- From: Aryeh Gregor <ayg@aryeh.name>
- Date: Tue, 19 Jun 2012 18:36:48 +0300
- To: CSS-testsuite <public-css-testsuite@w3.org>
A bunch of my submitted transforms tests tested something like "'transform: rotate(45deg)' is the same as 'transform: rotate(0.125turn)'", where the most logical way to construct the test was to have the test and reference file be identical except that they used a different transform rule. Simon Fraser pointed out on Shepherd (separately for a lot of different tests) that this meant a UA that didn't implement transforms at all would pass the test, because it wouldn't apply the transform to either. Likewise if it just didn't implement rotate(), or didn't implement the deg or turn units, etc.
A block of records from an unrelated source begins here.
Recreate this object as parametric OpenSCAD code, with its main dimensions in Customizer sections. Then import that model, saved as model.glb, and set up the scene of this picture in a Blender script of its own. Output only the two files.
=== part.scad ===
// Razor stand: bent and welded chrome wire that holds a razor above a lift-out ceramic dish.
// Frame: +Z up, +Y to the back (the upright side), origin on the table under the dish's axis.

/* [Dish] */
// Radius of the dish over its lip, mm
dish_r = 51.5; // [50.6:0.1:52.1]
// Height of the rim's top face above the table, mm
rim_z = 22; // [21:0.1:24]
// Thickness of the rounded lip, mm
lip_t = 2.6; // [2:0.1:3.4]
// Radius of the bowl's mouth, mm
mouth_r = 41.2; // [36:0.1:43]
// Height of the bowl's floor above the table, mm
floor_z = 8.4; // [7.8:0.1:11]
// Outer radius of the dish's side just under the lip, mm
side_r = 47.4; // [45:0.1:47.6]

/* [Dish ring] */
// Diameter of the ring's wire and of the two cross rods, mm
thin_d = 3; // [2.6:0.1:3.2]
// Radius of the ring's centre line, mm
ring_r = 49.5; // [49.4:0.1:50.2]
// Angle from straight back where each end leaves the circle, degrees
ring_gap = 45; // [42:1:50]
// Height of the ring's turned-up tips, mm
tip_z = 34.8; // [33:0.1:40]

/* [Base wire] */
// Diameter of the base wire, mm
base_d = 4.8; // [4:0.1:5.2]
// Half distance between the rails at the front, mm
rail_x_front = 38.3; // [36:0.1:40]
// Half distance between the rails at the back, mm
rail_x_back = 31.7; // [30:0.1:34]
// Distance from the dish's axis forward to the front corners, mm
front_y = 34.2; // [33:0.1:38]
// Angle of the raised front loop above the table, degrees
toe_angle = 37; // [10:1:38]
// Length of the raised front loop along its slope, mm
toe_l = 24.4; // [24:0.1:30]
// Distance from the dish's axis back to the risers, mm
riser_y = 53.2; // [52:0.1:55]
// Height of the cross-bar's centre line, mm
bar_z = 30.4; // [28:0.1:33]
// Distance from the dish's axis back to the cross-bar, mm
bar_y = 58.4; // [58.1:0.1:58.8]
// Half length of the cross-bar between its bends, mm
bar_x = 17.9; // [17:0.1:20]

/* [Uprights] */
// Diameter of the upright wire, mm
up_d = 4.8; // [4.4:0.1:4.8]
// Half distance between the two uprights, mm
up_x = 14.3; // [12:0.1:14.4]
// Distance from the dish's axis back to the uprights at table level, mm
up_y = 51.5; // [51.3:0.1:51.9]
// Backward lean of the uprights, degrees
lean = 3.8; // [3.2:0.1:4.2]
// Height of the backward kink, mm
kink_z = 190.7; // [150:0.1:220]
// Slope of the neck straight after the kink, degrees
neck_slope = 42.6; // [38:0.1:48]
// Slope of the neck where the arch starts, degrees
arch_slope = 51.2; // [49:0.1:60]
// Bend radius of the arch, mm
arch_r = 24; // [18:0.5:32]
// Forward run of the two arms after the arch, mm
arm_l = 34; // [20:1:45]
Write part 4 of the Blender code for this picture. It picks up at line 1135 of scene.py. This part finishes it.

He suggested adding mismatch refs to verify that the transform wasn't being simply ignored. I just want to check with the broader group to see if this is a guideline we want. If so, we should add it to the test guidelines. It's not necessary if the purpose of tests is to alert implementers to possible bugs in their implementations -- this is how I was viewing it. Implementers who don't implement transforms at all won't even bother running the tests. On the other hand, if the purpose of the tests is at least partly so that users can compare standards conformance of different implementations, then we do want UAs that don't implement transforms at all to fail all these tests. Otherwise, a partial implementation might cause the score on the tests to go *down* relative to no implementation, which from this perspective would be bad. Relatedly, I would like people's opinions on the following: I do think that either way, it's fine for a test to pass in a UA that doesn't implement the feature if a conforming UA is supposed to do nothing too. E.g., if I have a test that "transform: rotate(10%)" is a parse error, then a non-conforming UA *should* pass that test -- the property is supposed to not be supported in this case. I wanted to bring this up too to see what everyone else thinks, because Simon suggested adding != refs in these cases too. (It's not clear to me what the != ref would even be.)